Output all records precisely as written.

┄┄┄┄┄┄┄┄┄┄┄┄┄┄┄┄┄┄┄┄

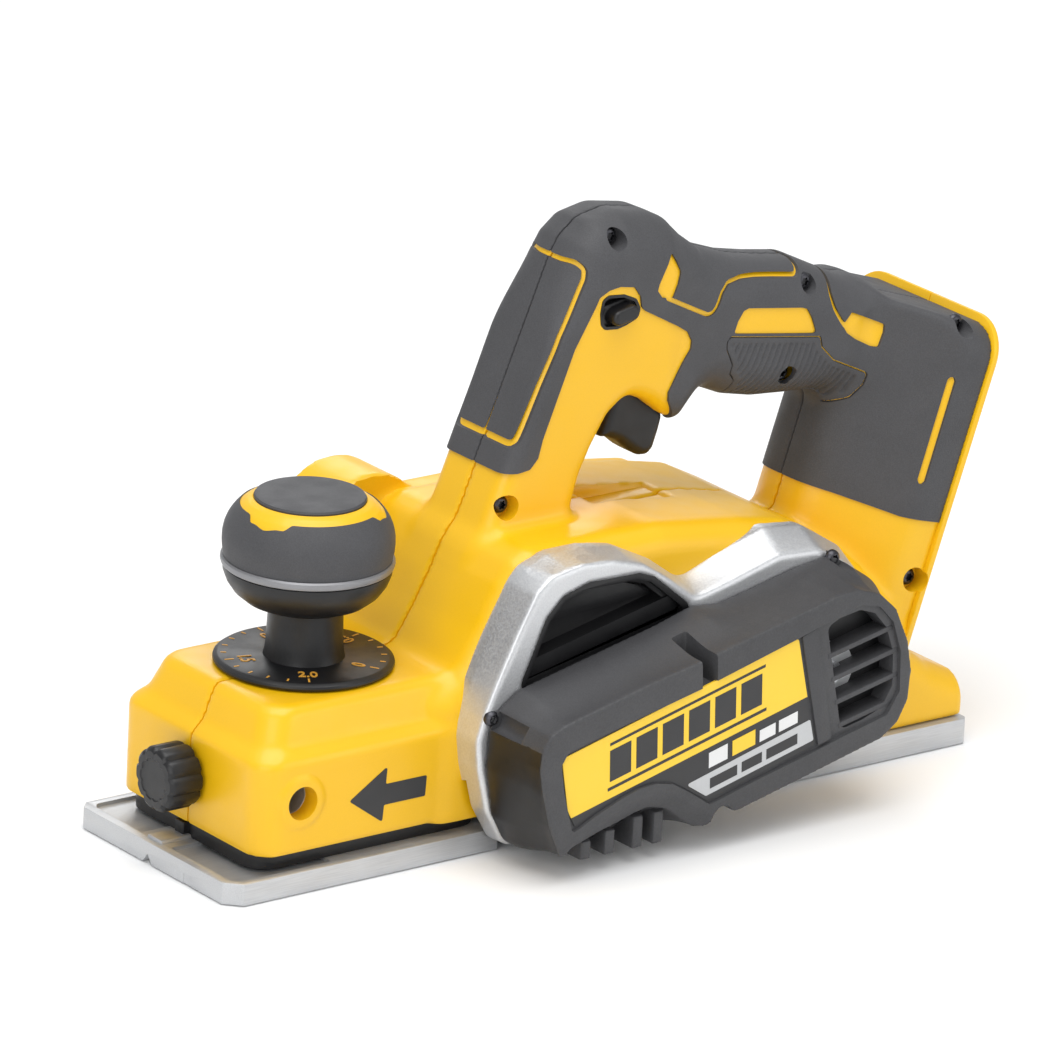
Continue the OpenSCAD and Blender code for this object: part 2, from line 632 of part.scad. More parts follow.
// ---------------------------------------------------------------- fence clamp
module fence_sleeve() color(cast_colour) place() difference() {
    rod_y(block_front + 15, rod_z, rod_bore_r + 2.65, -side_y - 0.8, side_y + 0.8);
    rod_y(block_front + 15, rod_z, rod_bore_r, -big, big);
    rod_x(0, rod_z, 3 + gap, 0, block_front + 15);
}
module clamp_nut() color(steel_colour) place() difference() {
    rod_x(0, rod_z, 6.2, block_front + wall, block_front + wall + 3.5);
    rod_x(0, rod_z, 3 + fit, 0, block_front + 20);
}
module clamp_screw() color(steel_colour) place()
    rod_x(0, rod_z, 3, block_front - 5.5, block_front + 15 - rod_bore_r - 0.5);
module thumb_knob() color(black_colour) place() difference() {
    union() {
        rod_x(0, rod_z, thumb_r - 1.5, block_front - 13.5, block_front - 0.5);
        for (k = [0:9]) rotate_about_x(36 * k)
            rod_x(thumb_r - 2.2, rod_z, 2.2, block_front - 12, block_front - 3.5);
    }
    rod_x(0, rod_z, 3, block_front - 5.5, block_front);
}
module rotate_about_x(a) translate([0, 0, rod_z]) rotate([a, 0, 0]) translate([0, 0, -rod_z]) children();

// ---------------------------------------------------------------- depth knob
dial_z = block_top + gap;
stem_z = dial_z + 2.5;
bowl_z = stem_z + 16.7;
ring_z = bowl_z + 14;
module knob_turn(points) rotate_extrude() polygon(points);
module at_knob() place() translate([knob_x, 0, 0]) children();
module spindle_bush() color([0.8, 0.65, 0.3]) at_knob() difference() {
    translate([0, 0, bush_z]) cylinder(r=spindle_r + 3, h=bush_h);
    cylinder(r=spindle_r + fit, h=big);
}
module knob_spindle() color(steel_colour) at_knob()
    translate([0, 0, front_shoe_t + depth_max + 5])
        cylinder(r=spindle_r, h=ring_z - front_shoe_t - depth_max - 5);
module depth_dial() color(black_colour) at_knob() difference() {
    knob_turn([[0, dial_z], [dial_r, dial_z], [dial_r, dial_z + 1], [dial_r - 4, stem_z], [0, stem_z]]);
    cylinder(r=spindle_r, h=big);
}
module knob_stem() color(black_colour) at_knob() difference() {
    knob_turn([[0, stem_z], [stem_r + 0.5, stem_z], [stem_r, bowl_z], [0, bowl_z]]);
    cylinder(r=spindle_r, h=big);
}
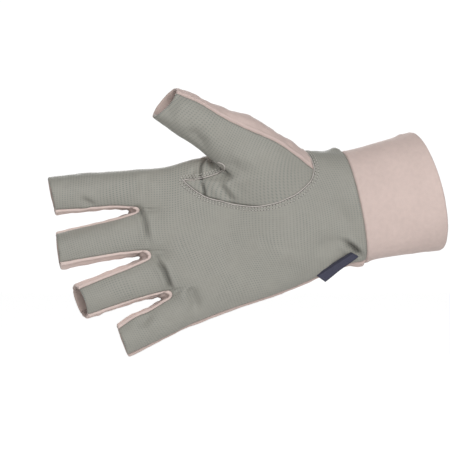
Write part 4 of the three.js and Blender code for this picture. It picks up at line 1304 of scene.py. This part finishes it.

┄┄┄┄┄┄┄┄┄┄┄┄┄┄┄┄┄┄┄┄

• Problem solution
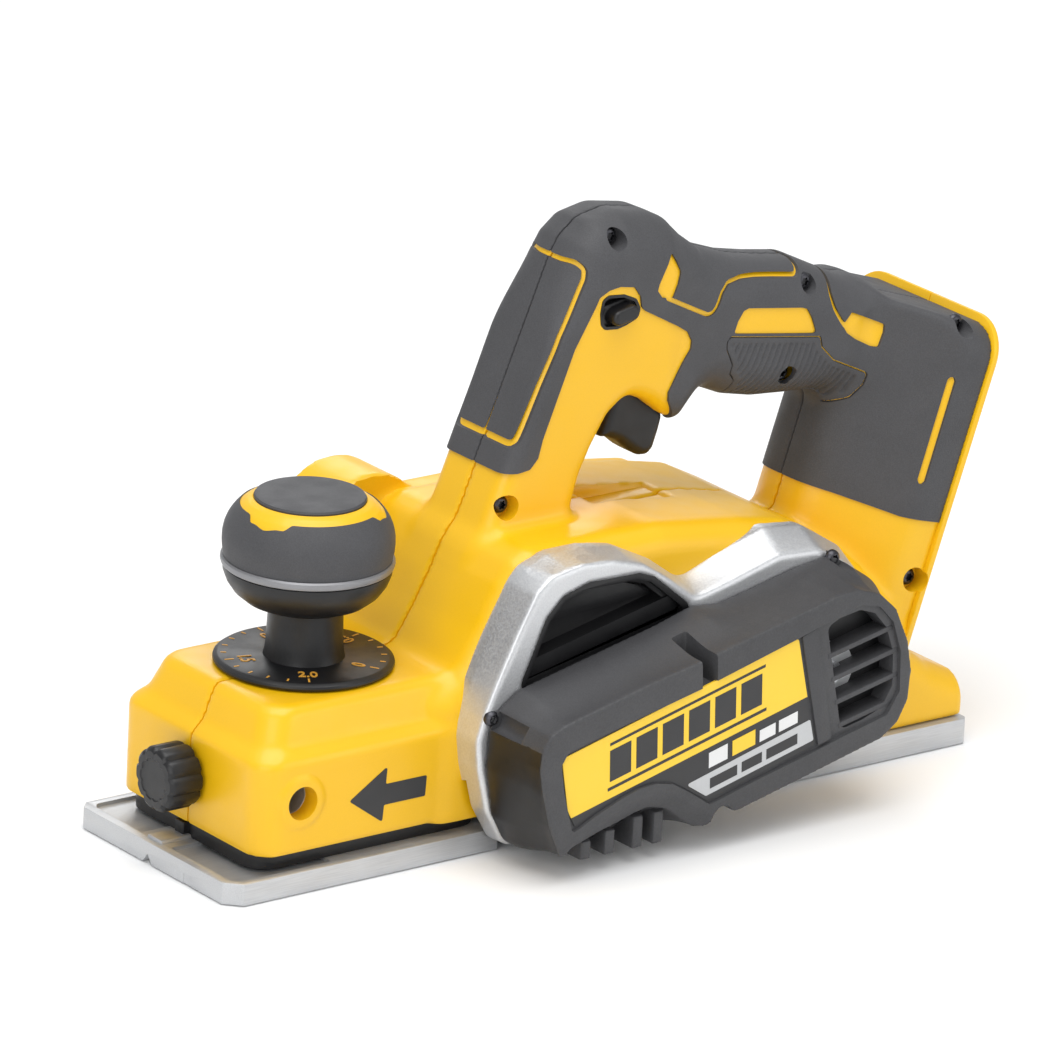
Continue the OpenSCAD and Blender code for this object: part 2, from line 632 of part.scad. More parts follow.
// ---------------------------------------------------------------- fence clamp
module fence_sleeve() color(cast_colour) place() difference() {
    rod_y(block_front + 15, rod_z, rod_bore_r + 2.65, -side_y - 0.8, side_y + 0.8);
    rod_y(block_front + 15, rod_z, rod_bore_r, -big, big);
    rod_x(0, rod_z, 3 + gap, 0, block_front + 15);
}
module clamp_nut() color(steel_colour) place() difference() {
    rod_x(0, rod_z, 6.2, block_front + wall, block_front + wall + 3.5);
    rod_x(0, rod_z, 3 + fit, 0, block_front + 20);
}
module clamp_screw() color(steel_colour) place()
    rod_x(0, rod_z, 3, block_front - 5.5, block_front + 15 - rod_bore_r - 0.5);
module thumb_knob() color(black_colour) place() difference() {
    union() {
        rod_x(0, rod_z, thumb_r - 1.5, block_front - 13.5, block_front - 0.5);
        for (k = [0:9]) rotate_about_x(36 * k)
            rod_x(thumb_r - 2.2, rod_z, 2.2, block_front - 12, block_front - 3.5);
    }
    rod_x(0, rod_z, 3, block_front - 5.5, block_front);
}
module rotate_about_x(a) translate([0, 0, rod_z]) rotate([a, 0, 0]) translate([0, 0, -rod_z]) children();

// ---------------------------------------------------------------- depth knob
dial_z = block_top + gap;
stem_z = dial_z + 2.5;
bowl_z = stem_z + 16.7;
ring_z = bowl_z + 14;
module knob_turn(points) rotate_extrude() polygon(points);
module at_knob() place() translate([knob_x, 0, 0]) children();
module spindle_bush() color([0.8, 0.65, 0.3]) at_knob() difference() {
    translate([0, 0, bush_z]) cylinder(r=spindle_r + 3, h=bush_h);
    cylinder(r=spindle_r + fit, h=big);
}
module knob_spindle() color(steel_colour) at_knob()
    translate([0, 0, front_shoe_t + depth_max + 5])
        cylinder(r=spindle_r, h=ring_z - front_shoe_t - depth_max - 5);
module depth_dial() color(black_colour) at_knob() difference() {
    knob_turn([[0, dial_z], [dial_r, dial_z], [dial_r, dial_z + 1], [dial_r - 4, stem_z], [0, stem_z]]);
    cylinder(r=spindle_r, h=big);
}
module knob_stem() color(black_colour) at_knob() difference() {
    knob_turn([[0, stem_z], [stem_r + 0.5, stem_z], [stem_r, bowl_z], [0, bowl_z]]);
    cylinder(r=spindle_r, h=big);
}
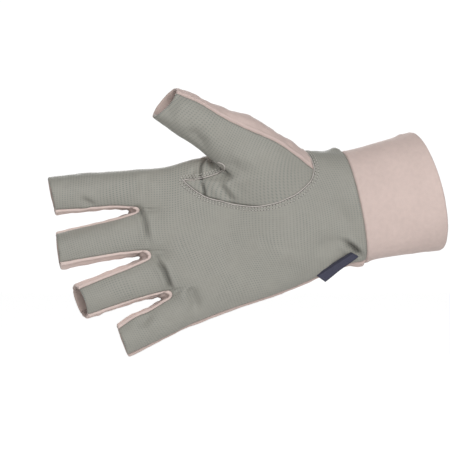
Write part 4 of the three.js and Blender code for this picture. It picks up at line 1304 of scene.py. This part finishes it.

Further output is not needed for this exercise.